EXERCISE => Output all the material that follows, exactly as given.
# START OF DATA BLOCK
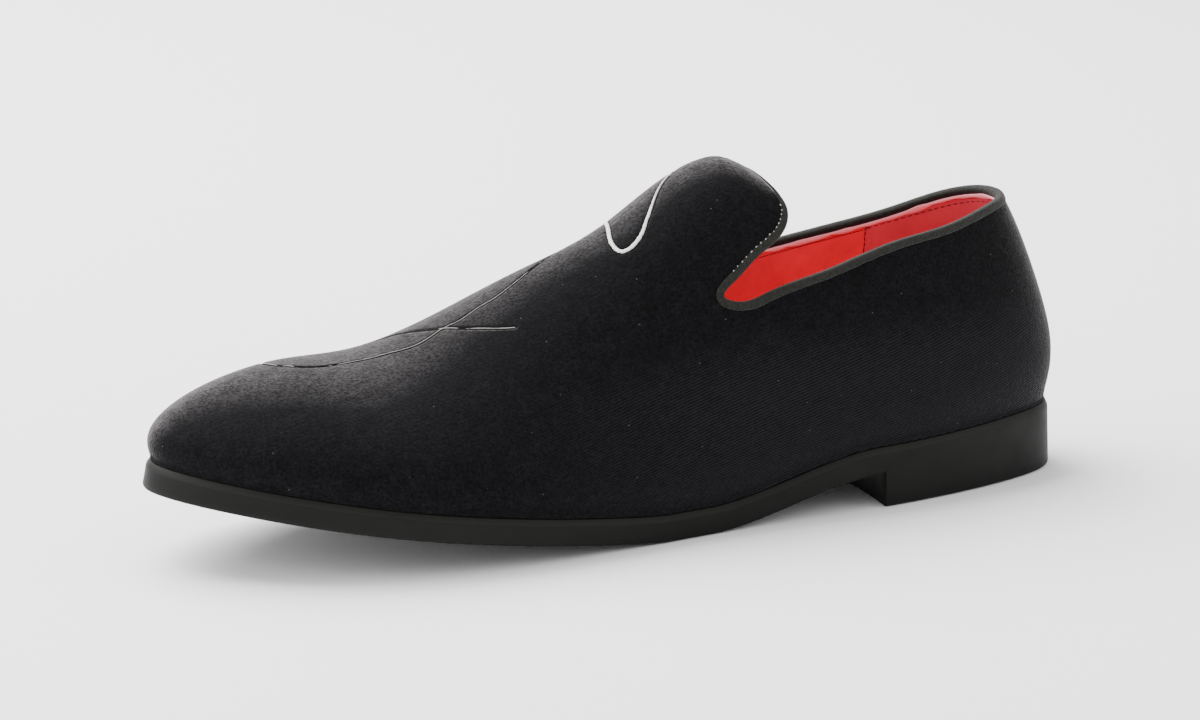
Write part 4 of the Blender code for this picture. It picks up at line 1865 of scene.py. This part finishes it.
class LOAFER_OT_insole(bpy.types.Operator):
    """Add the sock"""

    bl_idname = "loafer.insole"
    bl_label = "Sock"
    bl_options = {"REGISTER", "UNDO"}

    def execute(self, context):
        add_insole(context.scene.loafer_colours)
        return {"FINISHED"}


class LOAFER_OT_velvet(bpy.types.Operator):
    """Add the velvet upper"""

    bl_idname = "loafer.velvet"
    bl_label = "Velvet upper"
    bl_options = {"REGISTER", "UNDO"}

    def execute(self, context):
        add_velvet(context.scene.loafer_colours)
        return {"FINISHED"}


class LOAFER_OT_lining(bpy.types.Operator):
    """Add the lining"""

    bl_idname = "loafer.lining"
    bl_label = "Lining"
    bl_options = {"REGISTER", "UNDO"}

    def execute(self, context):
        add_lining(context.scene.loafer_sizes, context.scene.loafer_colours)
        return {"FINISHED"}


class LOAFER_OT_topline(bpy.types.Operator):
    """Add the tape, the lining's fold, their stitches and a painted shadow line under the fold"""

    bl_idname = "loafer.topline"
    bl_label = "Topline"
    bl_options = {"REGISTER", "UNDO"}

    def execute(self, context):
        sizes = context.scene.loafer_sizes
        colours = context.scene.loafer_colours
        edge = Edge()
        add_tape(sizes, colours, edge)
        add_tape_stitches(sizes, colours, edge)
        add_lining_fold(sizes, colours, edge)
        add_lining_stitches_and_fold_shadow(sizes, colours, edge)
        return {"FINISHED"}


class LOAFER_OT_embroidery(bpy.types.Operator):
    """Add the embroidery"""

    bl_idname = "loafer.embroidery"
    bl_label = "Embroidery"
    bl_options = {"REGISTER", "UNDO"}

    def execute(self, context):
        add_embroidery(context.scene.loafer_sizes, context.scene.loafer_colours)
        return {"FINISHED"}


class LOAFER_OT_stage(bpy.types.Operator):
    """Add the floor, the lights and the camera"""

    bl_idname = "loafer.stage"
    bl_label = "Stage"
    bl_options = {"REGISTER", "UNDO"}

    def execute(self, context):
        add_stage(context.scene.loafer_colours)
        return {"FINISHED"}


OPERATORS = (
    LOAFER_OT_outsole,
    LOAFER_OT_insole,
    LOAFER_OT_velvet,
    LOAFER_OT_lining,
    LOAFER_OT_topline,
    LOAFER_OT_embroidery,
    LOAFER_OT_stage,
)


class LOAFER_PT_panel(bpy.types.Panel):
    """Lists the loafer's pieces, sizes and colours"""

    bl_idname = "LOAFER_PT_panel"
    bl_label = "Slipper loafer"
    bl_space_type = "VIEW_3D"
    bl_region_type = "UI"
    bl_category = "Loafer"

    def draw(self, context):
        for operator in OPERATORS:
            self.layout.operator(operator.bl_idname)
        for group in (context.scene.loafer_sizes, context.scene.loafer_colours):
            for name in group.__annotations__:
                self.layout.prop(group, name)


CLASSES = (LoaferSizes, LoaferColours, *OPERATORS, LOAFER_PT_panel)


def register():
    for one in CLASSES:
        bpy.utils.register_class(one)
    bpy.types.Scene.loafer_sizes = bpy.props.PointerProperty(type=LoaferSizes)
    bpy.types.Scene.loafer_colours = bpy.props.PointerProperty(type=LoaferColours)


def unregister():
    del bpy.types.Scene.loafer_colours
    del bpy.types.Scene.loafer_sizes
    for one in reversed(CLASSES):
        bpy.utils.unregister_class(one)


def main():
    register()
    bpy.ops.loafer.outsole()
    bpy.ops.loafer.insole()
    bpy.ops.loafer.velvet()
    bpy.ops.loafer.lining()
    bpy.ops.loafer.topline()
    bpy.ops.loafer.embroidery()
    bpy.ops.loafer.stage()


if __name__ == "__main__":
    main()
# END OF DATA BLOCK
COMPLETE ANSWER =>
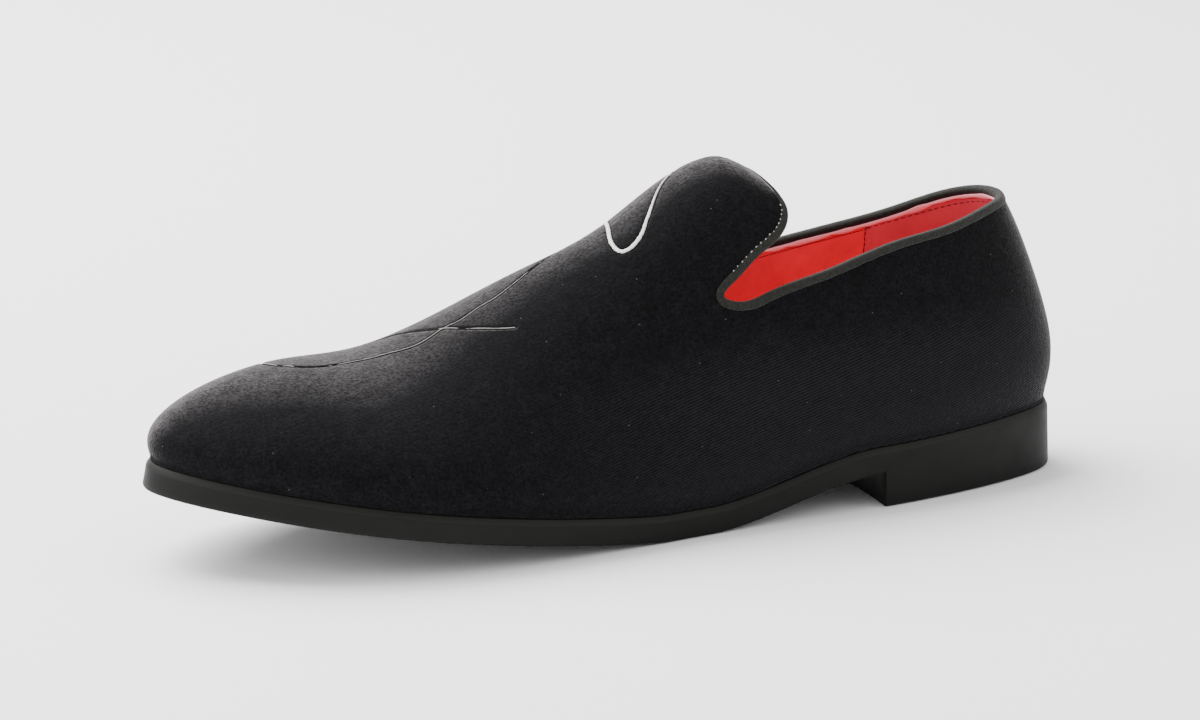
Write part 4 of the Blender code for this picture. It picks up at line 1865 of scene.py. This part finishes it.
class LOAFER_OT_insole(bpy.types.Operator):
    """Add the sock"""

    bl_idname = "loafer.insole"
    bl_label = "Sock"
    bl_options = {"REGISTER", "UNDO"}

    def execute(self, context):
        add_insole(context.scene.loafer_colours)
        return {"FINISHED"}


class LOAFER_OT_velvet(bpy.types.Operator):
    """Add the velvet upper"""

    bl_idname = "loafer.velvet"
    bl_label = "Velvet upper"
    bl_options = {"REGISTER", "UNDO"}

    def execute(self, context):
        add_velvet(context.scene.loafer_colours)
        return {"FINISHED"}


class LOAFER_OT_lining(bpy.types.Operator):
    """Add the lining"""

    bl_idname = "loafer.lining"
    bl_label = "Lining"
    bl_options = {"REGISTER", "UNDO"}

    def execute(self, context):
        add_lining(context.scene.loafer_sizes, context.scene.loafer_colours)
        return {"FINISHED"}


class LOAFER_OT_topline(bpy.types.Operator):
    """Add the tape, the lining's fold, their stitches and a painted shadow line under the fold"""

    bl_idname = "loafer.topline"
    bl_label = "Topline"
    bl_options = {"REGISTER", "UNDO"}

    def execute(self, context):
        sizes = context.scene.loafer_sizes
        colours = context.scene.loafer_colours
        edge = Edge()
        add_tape(sizes, colours, edge)
        add_tape_stitches(sizes, colours, edge)
        add_lining_fold(sizes, colours, edge)
        add_lining_stitches_and_fold_shadow(sizes, colours, edge)
        return {"FINISHED"}


class LOAFER_OT_embroidery(bpy.types.Operator):
    """Add the embroidery"""

    bl_idname = "loafer.embroidery"
    bl_label = "Embroidery"
    bl_options = {"REGISTER", "UNDO"}

    def execute(self, context):
        add_embroidery(context.scene.loafer_sizes, context.scene.loafer_colours)
        return {"FINISHED"}


class LOAFER_OT_stage(bpy.types.Operator):
    """Add the floor, the lights and the camera"""

    bl_idname = "loafer.stage"
    bl_label = "Stage"
    bl_options = {"REGISTER", "UNDO"}

    def execute(self, context):
        add_stage(context.scene.loafer_colours)
        return {"FINISHED"}


OPERATORS = (
    LOAFER_OT_outsole,
    LOAFER_OT_insole,
    LOAFER_OT_velvet,
    LOAFER_OT_lining,
    LOAFER_OT_topline,
    LOAFER_OT_embroidery,
    LOAFER_OT_stage,
)


class LOAFER_PT_panel(bpy.types.Panel):
    """Lists the loafer's pieces, sizes and colours"""

    bl_idname = "LOAFER_PT_panel"
    bl_label = "Slipper loafer"
    bl_space_type = "VIEW_3D"
    bl_region_type = "UI"
    bl_category = "Loafer"

    def draw(self, context):
        for operator in OPERATORS:
            self.layout.operator(operator.bl_idname)
        for group in (context.scene.loafer_sizes, context.scene.loafer_colours):
            for name in group.__annotations__:
                self.layout.prop(group, name)


CLASSES = (LoaferSizes, LoaferColours, *OPERATORS, LOAFER_PT_panel)


def register():
    for one in CLASSES:
        bpy.utils.register_class(one)
    bpy.types.Scene.loafer_sizes = bpy.props.PointerProperty(type=LoaferSizes)
    bpy.types.Scene.loafer_colours = bpy.props.PointerProperty(type=LoaferColours)


def unregister():
    del bpy.types.Scene.loafer_colours
    del bpy.types.Scene.loafer_sizes
    for one in reversed(CLASSES):
        bpy.utils.unregister_class(one)


def main():
    register()
    bpy.ops.loafer.outsole()
    bpy.ops.loafer.insole()
    bpy.ops.loafer.velvet()
    bpy.ops.loafer.lining()
    bpy.ops.loafer.topline()
    bpy.ops.loafer.embroidery()
    bpy.ops.loafer.stage()


if __name__ == "__main__":
    main()